## DATASET EXCERPT
----
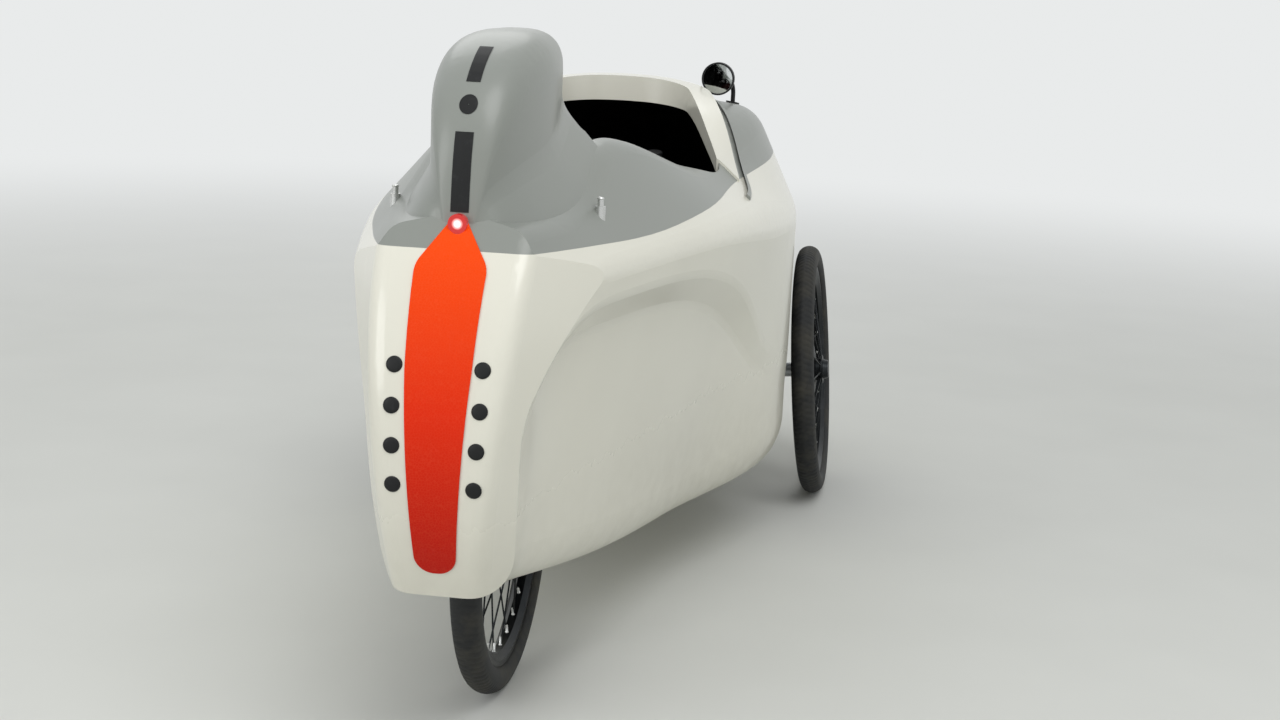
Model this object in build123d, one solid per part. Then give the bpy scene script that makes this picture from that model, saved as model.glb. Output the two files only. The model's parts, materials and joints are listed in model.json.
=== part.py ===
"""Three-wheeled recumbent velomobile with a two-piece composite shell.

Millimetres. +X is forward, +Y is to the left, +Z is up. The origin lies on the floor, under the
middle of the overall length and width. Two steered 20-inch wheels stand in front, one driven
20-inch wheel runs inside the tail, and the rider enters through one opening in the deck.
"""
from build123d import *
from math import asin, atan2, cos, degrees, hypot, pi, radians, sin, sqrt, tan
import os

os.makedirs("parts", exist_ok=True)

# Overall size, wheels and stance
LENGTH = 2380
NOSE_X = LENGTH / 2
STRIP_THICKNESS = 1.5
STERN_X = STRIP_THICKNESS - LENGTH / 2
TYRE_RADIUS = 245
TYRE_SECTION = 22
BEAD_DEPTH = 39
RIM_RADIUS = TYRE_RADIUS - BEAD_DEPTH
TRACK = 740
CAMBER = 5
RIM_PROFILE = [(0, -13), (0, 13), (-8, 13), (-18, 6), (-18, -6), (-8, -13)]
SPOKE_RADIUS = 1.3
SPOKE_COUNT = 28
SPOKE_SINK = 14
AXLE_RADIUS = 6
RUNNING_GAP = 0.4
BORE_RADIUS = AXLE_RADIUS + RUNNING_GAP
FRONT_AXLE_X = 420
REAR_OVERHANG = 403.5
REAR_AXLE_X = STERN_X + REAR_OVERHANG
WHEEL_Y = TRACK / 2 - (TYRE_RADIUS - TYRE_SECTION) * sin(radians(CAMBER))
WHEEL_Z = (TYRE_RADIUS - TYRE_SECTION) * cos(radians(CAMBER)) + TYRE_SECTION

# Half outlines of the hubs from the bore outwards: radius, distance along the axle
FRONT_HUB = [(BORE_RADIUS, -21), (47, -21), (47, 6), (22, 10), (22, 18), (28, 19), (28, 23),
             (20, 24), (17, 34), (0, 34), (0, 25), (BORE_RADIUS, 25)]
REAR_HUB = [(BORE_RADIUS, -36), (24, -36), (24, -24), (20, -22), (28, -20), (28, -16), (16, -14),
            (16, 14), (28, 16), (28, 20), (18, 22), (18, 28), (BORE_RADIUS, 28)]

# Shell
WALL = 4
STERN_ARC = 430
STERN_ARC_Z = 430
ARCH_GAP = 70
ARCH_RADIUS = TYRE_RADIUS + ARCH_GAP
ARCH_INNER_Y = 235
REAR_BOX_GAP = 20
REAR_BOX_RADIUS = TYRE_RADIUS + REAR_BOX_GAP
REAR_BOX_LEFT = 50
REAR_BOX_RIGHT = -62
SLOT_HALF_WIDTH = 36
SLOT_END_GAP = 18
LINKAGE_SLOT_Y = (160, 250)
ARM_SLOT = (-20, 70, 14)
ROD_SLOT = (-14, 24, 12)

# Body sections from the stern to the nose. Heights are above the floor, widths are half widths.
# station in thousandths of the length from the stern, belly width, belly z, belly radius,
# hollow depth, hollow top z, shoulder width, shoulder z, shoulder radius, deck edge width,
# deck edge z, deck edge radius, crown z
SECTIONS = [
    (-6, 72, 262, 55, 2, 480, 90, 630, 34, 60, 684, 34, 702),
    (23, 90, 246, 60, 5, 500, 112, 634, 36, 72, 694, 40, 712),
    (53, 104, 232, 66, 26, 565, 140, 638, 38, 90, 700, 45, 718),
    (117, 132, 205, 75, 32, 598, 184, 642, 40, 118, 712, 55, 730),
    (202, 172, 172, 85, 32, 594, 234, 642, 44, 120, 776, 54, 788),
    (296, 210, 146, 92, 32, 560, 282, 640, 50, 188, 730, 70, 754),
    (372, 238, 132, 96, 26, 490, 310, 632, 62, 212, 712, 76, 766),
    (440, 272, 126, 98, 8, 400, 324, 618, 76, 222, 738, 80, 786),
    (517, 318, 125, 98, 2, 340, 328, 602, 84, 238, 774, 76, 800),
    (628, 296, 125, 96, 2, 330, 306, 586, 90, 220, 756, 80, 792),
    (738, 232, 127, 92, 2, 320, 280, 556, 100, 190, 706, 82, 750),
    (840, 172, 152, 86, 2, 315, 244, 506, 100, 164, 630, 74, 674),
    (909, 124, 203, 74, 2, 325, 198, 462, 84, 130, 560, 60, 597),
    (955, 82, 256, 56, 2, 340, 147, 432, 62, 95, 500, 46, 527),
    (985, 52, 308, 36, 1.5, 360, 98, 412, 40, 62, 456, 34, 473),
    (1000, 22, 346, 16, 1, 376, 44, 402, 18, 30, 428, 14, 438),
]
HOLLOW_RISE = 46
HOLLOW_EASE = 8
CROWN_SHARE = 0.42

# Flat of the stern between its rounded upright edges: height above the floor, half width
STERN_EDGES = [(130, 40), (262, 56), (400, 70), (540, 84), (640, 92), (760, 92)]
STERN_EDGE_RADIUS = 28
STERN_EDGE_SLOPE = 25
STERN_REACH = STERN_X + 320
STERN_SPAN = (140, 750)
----
## TASK GOAL
Starting at the first line of the data above, please restate word for word every line up to and including the one that holds "two-piece composite shell.", and add nothing else.

## WRITTEN RESPONSE
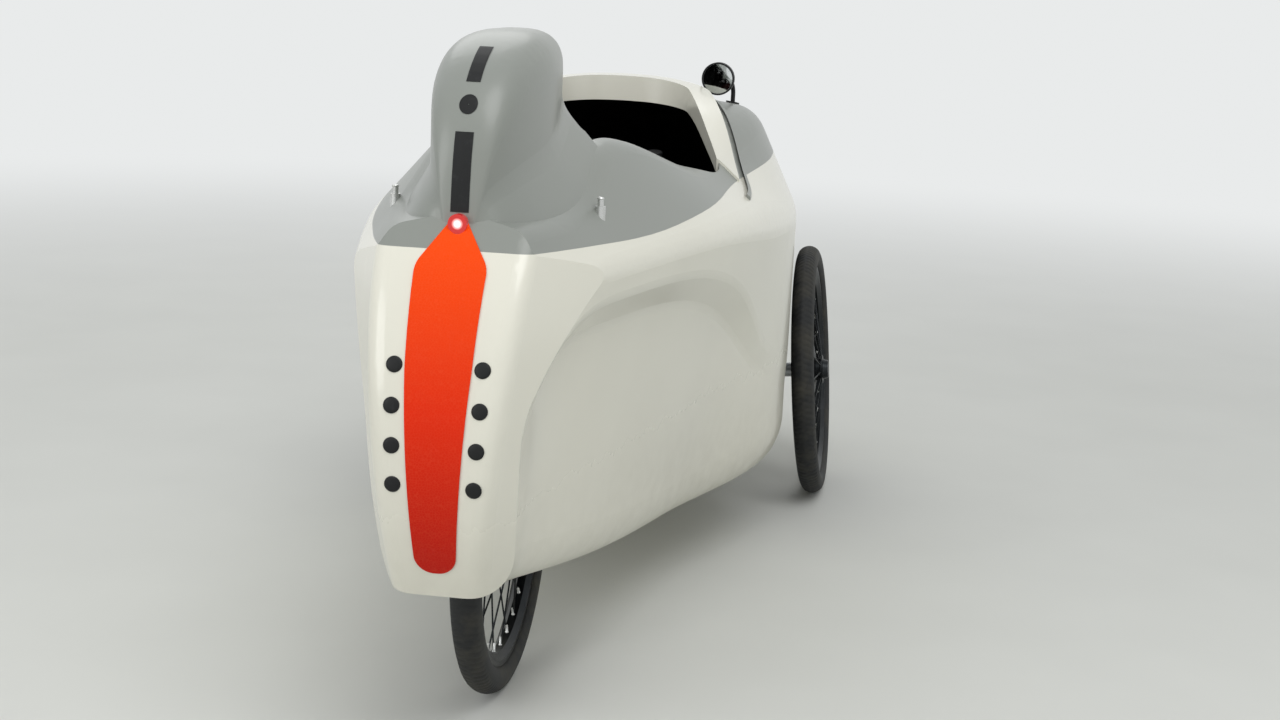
Model this object in build123d, one solid per part. Then give the bpy scene script that makes this picture from that model, saved as model.glb. Output the two files only. The model's parts, materials and joints are listed in model.json.
=== part.py ===
"""Three-wheeled recumbent velomobile with a two-piece composite shell.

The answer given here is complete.